Yioop is an open source search engine designed and developed in PHP by Dr. Chris Pollett. We will be using OpenCL to code for the GPU. We will then do experiments comparing our GPU posting handler with the existing mechanism in Yioop.
Schedule:
Week 1:
(Jan 27 - Feb 2) | Setting the schedule for future meetings and working on proposal |
Week 2:
(Feb 3 - Feb 9) | Discussing about the project in detail with the professor and working on the proposal and deliverables |
Week 3,4:
(Feb 10 - Feb 23) | Reading about Index compression |
Week 5:
(Feb 24 - Mar 2) | Deliverable #1: Finish reading about Index compression |
Week 6:
(Mar 3 - Mar 9) | Working on writing a C program to create a posting for the given array of a word and it's locations in the document |
Week 7:
(Mar 10 - Mar 16) | Deliverable #2: Write a C-program that can take an array of a word and it's locations and converting them to a posting |
Week 8,9:
(Mar 17 - Mar 30) | Learn and understand about OpenCL |
Week 10:
(Mar 31 - Apr 6) | Deliverable #3: Write a program in OpenCL |
Week 11,12:
(Apr 7 - Apr 20) | Learn and understand about PHP extensions |
Week 13:
(Apr 21 - Apr 27) | Deliverable #4: Write a simple PHP extensions for the above OpenCL program |
Week 14:
(Apr 28 - May 4) | Working on final report |
Week 15:
(May 5 - May 11) | Deliverable #5: Write CS297 report |
Deliverables:
The full project will be done when CS298 is completed. The following will
be done by the end of CS297:
1. Finish reading about Index compression.

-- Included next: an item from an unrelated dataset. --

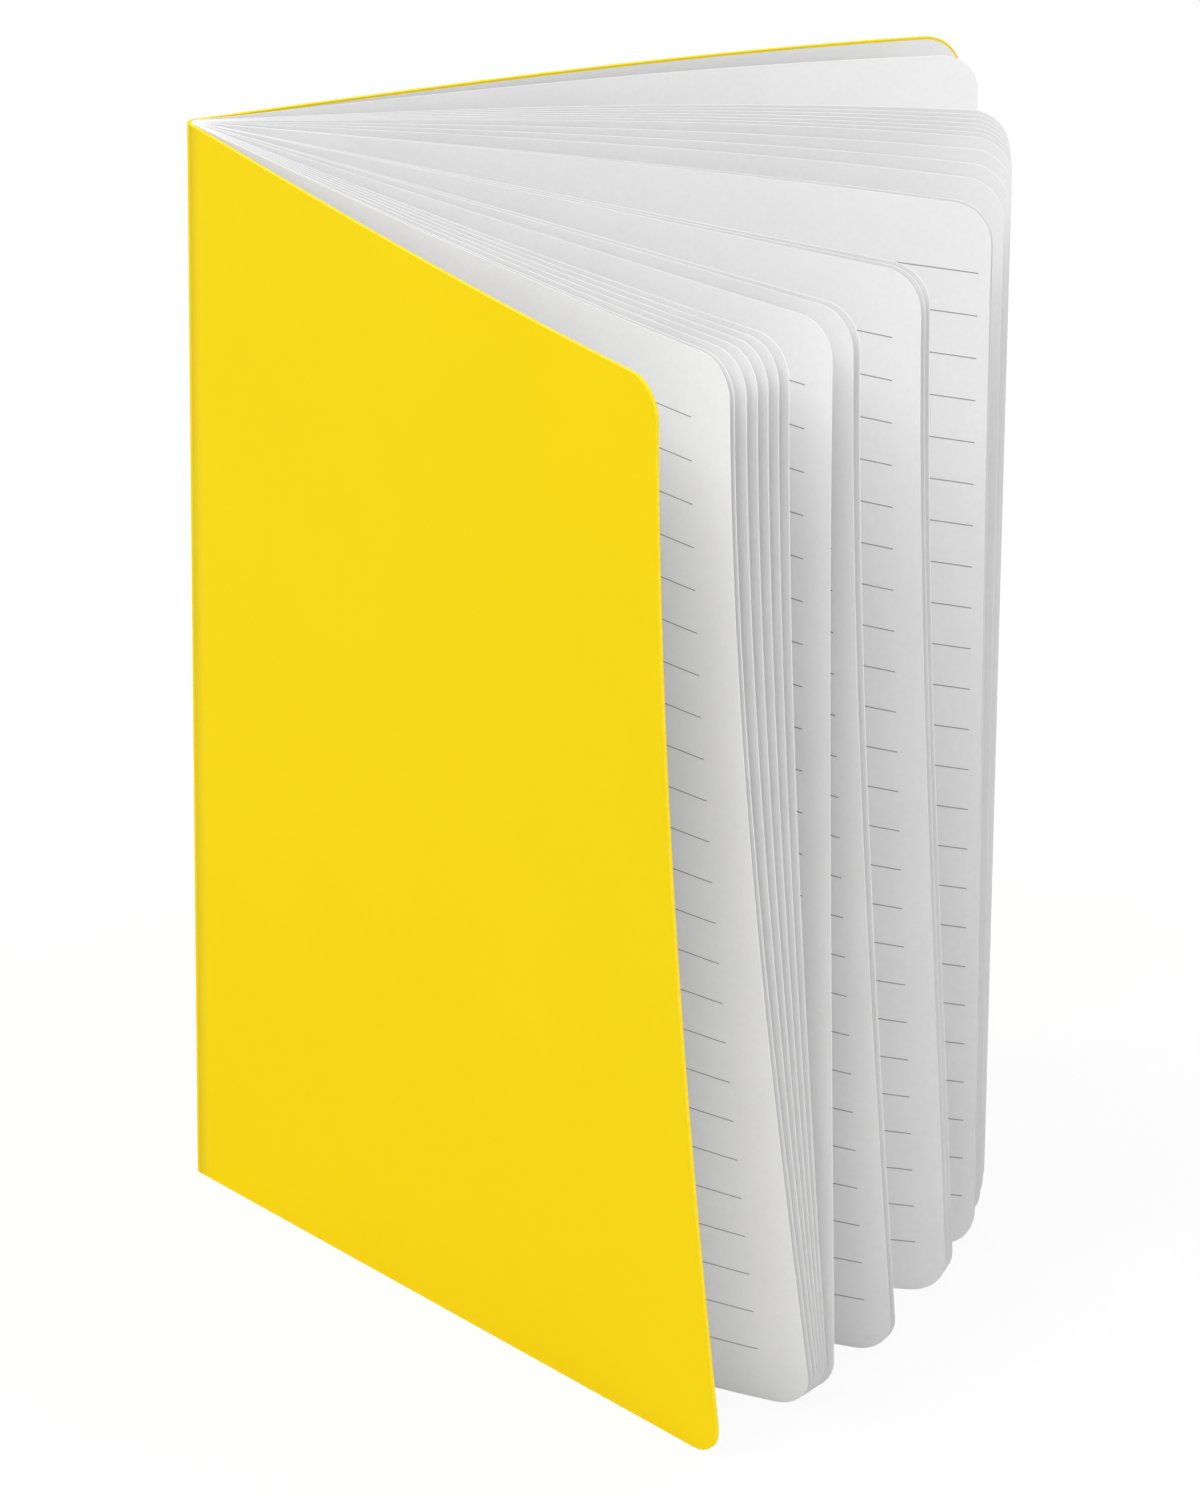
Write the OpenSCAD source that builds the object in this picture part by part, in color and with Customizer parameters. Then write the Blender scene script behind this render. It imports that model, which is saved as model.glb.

2. Write a C-program that can take array of docid's and locations and convert them to a posting.
3. Write a program in OpenCL.
4. Write a simple PHP extensions for the above OpenCL program.
5. Write CS297 Report
References:
1. Stefan, B., Clarke , C., Cormack, G. (2010). Information retrieval - Implementing and Evaluating Search Engines . Cambridge, Massachusetts: MIT Press.
2. Benedict , G., Howes, L., Kaeli, D., Mistry, P., Schaa, D. (2011). Heterogeneous Computing with OpenCL. Morgan Kaufmann.
3. Golemon, Sara. Extending and Embedding PHP. Indianapolis, Ind.: Sams, 2006. Print.
|